At the same time, a chewing gum company was running a World Cup related promotion, offering a free football card with every wad of a certain gum purchased. I spent a lot of time chewing gum that summer and soon, I had amassed 46 out of the 50 cards that were available for collection. On the front, there was the player’s image, and on the back, some information about him – his nationality, club, position, etc. I would gaze longingly at the images and then flip over the cards to read the names of the great clubs these superstars played for – Inter Milan, Juventus, Bayern Munich, Barcelona, Real Madrid, Ajax – legendary names, with magnificent histories behind them.

Though I can’t find any of those cards now, the images printed on them will forever be embossed on my brain – Ronaldo was muscling his way through some hapless defence, Shearer had just given the ball a frightful thwack, Zidane was snarling away at some unfortunate soul and Schmeichel was screaming instructions at his defenders, his face contorted with rage. I was completely obsessed, staring at the cards for hours, weaving wondrous stories around these static but immortal images. However, even in the set, I had a few cards that I liked more than the others, and one in particular that I treasured over the rest of them. It featured a slightly built, blond Dutchman wearing a red and white shirt that said JVC on it. His name was Dennis Bergkamp.

The moment I flipped the Bergkamp card over, and found out that the club he played for was Arsenal; I think that’s when the real connection took place. I don’t quite remember whether I liked him because of the club or if my love for the club grew because of him, but either way, supporting any other club was absolutely out of the question now. France ‘98 finally kicked off, and I was overjoyed when the players I’d been seeing on cards all summer, suddenly appeared on my TV screen in the flesh, running around and kicking the ball. It was a thrill like nothing I’d ever felt before. Though all of the players excited me, the one player I looked forward to watching the most was the one on my favourite card – the peerless Bergkamp.

My admiration for the icy-cool assassin in orange rose to astronomical levels as the tournament progressed. His skill, elegance and intelligence captivated me, and in the dying minutes of the quarterfinal against Argentina, when he scored THAT goal, controlling the ball with ease, taking it inside Ayala and slotting it past Roa, I was up on my feet, clapping and screaming. For a player, to do that was difficult enough, but to do it at that crucial moment, at the business end of a knockout game in the world’s biggest tournament, that is the stuff schoolboy dreams are made of. And I was celebrating not only for the Netherlands that day, but also for Arsenal the following season. “We’ve Got Dennis Bergkamp, We’ve Got Dennis Bergkamp,” the Arsenal faithful would chant, for 11 glorious years.

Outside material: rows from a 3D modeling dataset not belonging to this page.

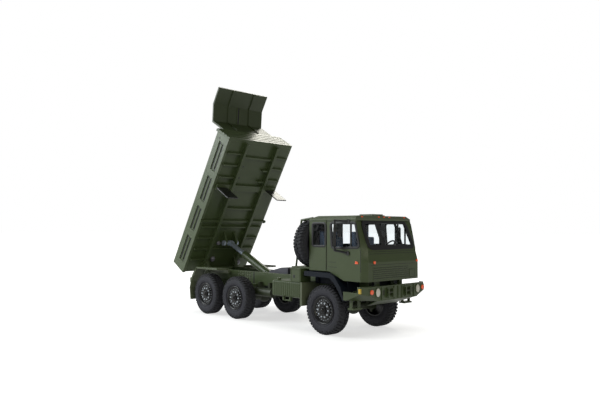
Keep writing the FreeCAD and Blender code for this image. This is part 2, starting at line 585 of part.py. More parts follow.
def make_cab():
    outer, inner = cab_volume(0.0), cab_volume(CAB_WALL)
    shell = outer.cut(inner)
    quarter, door, shield, rear = cab_windows()
    far = CAB_HALF_WIDTH + 1
    inside = CAB_HALF_WIDTH - CAB_WALL
    rear_zone = block(CAB_REAR - 1, CAB_REAR + CAB_WALL, -far, far, 0, CAB_TOP_Z + 1)
    floor_front = CAB_NOSE_FRONT - CAB_WALL - 0.4
    floor_zone = block(CAB_REAR + CAB_WALL, floor_front, -inside, inside, 0, CAB_BOTTOM_Z + CAB_WALL)
    side_zone = block(CAB_REAR + CAB_WALL, DOOR_REAR_X - PANEL_GAP, -far, -inside, 0, CAB_TOP_Z + 1)
    door_zone = side_prism(door_outline(0.0), -far, -inside)
    door_space = side_prism(door_outline(PANEL_GAP), -far, -inside)

    add("cab_rear_wall", shell.common(rear_zone).cut(pair(rear)))
    add("cab_floor", shell.common(floor_zone))
    right_side = shell.common(side_zone).cut(quarter)
    right_door = shell.common(door_zone).cut(door)
    add("cab_sides", *pair(right_side))
    add("right_door", right_door)
    add("left_door", mirrored(right_door))
    taken = [rear_zone, floor_zone] + pair(side_zone) + pair(door_space)
    front = shell.cut(taken).cut(shield)
    above = block(CAB_REAR, CAB_NOSE_FRONT + 1, -far, far, HOOD_SEAM_Z, CAB_TOP_Z + 1)
    below = block(CAB_REAR, CAB_NOSE_FRONT + 1, -far, far, 0, HOOD_SEAM_Z)
    add("windshield_frame", front.common(above))
    add("cab_front_panel", front.common(below))

    glass = cab_volume(GLASS_SETBACK).cut(cab_volume(GLASS_SETBACK + GLASS_THICK))
    openings = [shield] + pair(quarter) + pair(door) + pair(rear)
    add("cab_glass", *[glass.common(opening) for opening in openings])


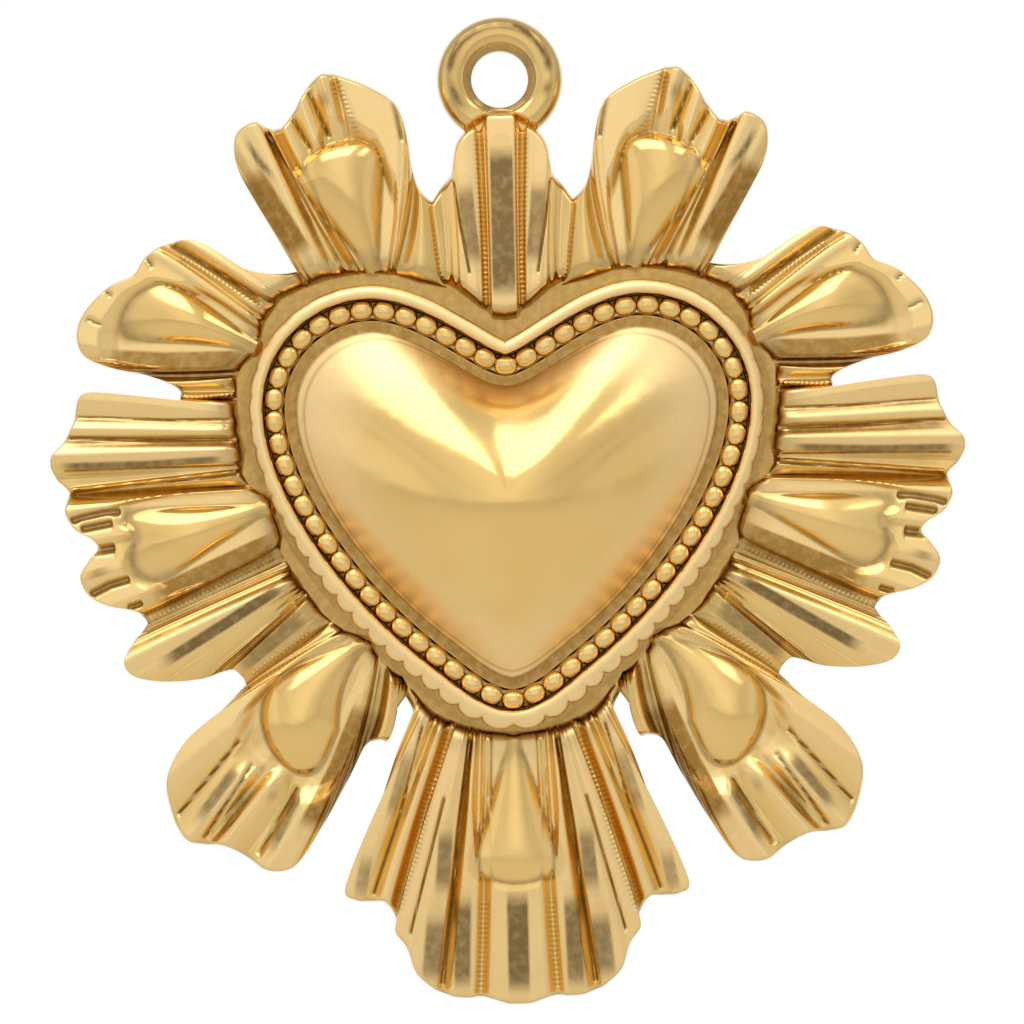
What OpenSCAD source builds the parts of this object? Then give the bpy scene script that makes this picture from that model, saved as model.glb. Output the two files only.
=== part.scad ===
// Milagro charm: a domed heart in a beaded and scalloped collar, on a glory of fluted rays.
// The charm hangs upright: X runs to its left and right, Z is up, and its front faces -Y.
// The origin is the centre of the bore of the hanging ring.
// The relief is drawn lying down, with the picture in X and Y and its height in Z, and is then
// stood up. Half of the charm is drawn, and the other half is its mirror image.

/* [Heart] */
// Half width of the heart, to the middle of the beads
heart_half_w = 11.6; // [11.2:0.1:12.2]
// Height of the lobes above the middle of the charm
heart_top = 10.2; // [9.8:0.1:10.8]
// Depth of the tip below the middle of the charm
heart_tip = 9.35; // [8.9:0.1:9.8]
// Height of the cleft above the middle of the charm
heart_cleft = 7.3; // [6.8:0.1:7.8]
// Height of the dome's crown above the plate
dome_rise = 4.6; // [3:0.1:6]
// Wall of the dome
dome_wall = 0.6; // [0.5:0.05:0.8]

/* [Collar] */
// Width of the dark flat channel round the dome
channel_w = 0.45; // [0.3:0.05:0.6]
// Thickness of the dome's flange, which is the floor of the channel
flange_t = 0.3; // [0.2:0.05:0.5]
// Number of beads on one half of the heart
half_beads = 31; // [24:1:34]
// Width of the beaded wire
bead_w = 1.0; // [0.8:0.05:1.1]
// Height of the beads above the plate
bead_h = 1.05; // [0.9:0.05:1.4]
// Width of the smooth band of the rim
rim_w = 0.6; // [0.5:0.05:0.8]
// Reach of the scallops beyond the smooth band
scallop_w = 0.4; // [0.25:0.05:0.5]
// Height of the rim above the plate
rim_h = 1.4; // [1:0.05:1.8]
// Gap at each soldered seam of the collar
seam_gap = 0.04; // [0.02:0.01:0.1]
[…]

For the Netherlands, he may have been Dennis Bergkamp, but for Arsenal, he was simply DB10. Blessed with quick feet, supernatural vision and exquisite technique, DB10 was Arsene Wenger’s template for the Arsenal teams he has built over the years. There was nothing he could not do on the football pitch – the little dinks, the eye-of-the-needle Hollywood passes, the curlers, the rockets, the tap-ins and the UNDESCRIBABLY BRILLIANT. And of course, as far as I was concerned, DB10 was the very foundation of my relationship with Arsenal. So it was that much more emotional for me when it was announced that the 2005-06 season would be his last, that he would be retiring from the game at the end of it. I just couldn’t believe that DB10 would be no more. 

In mid-2006, he finally packed his bags and left for home, to enjoy the pleasures of retirement, bringing to an end one of the most glorious chapters in Arsenal’s history, not just in terms of trophies won but also in terms of the football that was played. He may be gone now, never again to wear the famous red and white, but one thing is for certain. For Arsenal fans the world over, especially this one in Chennai, DB10 will live forever.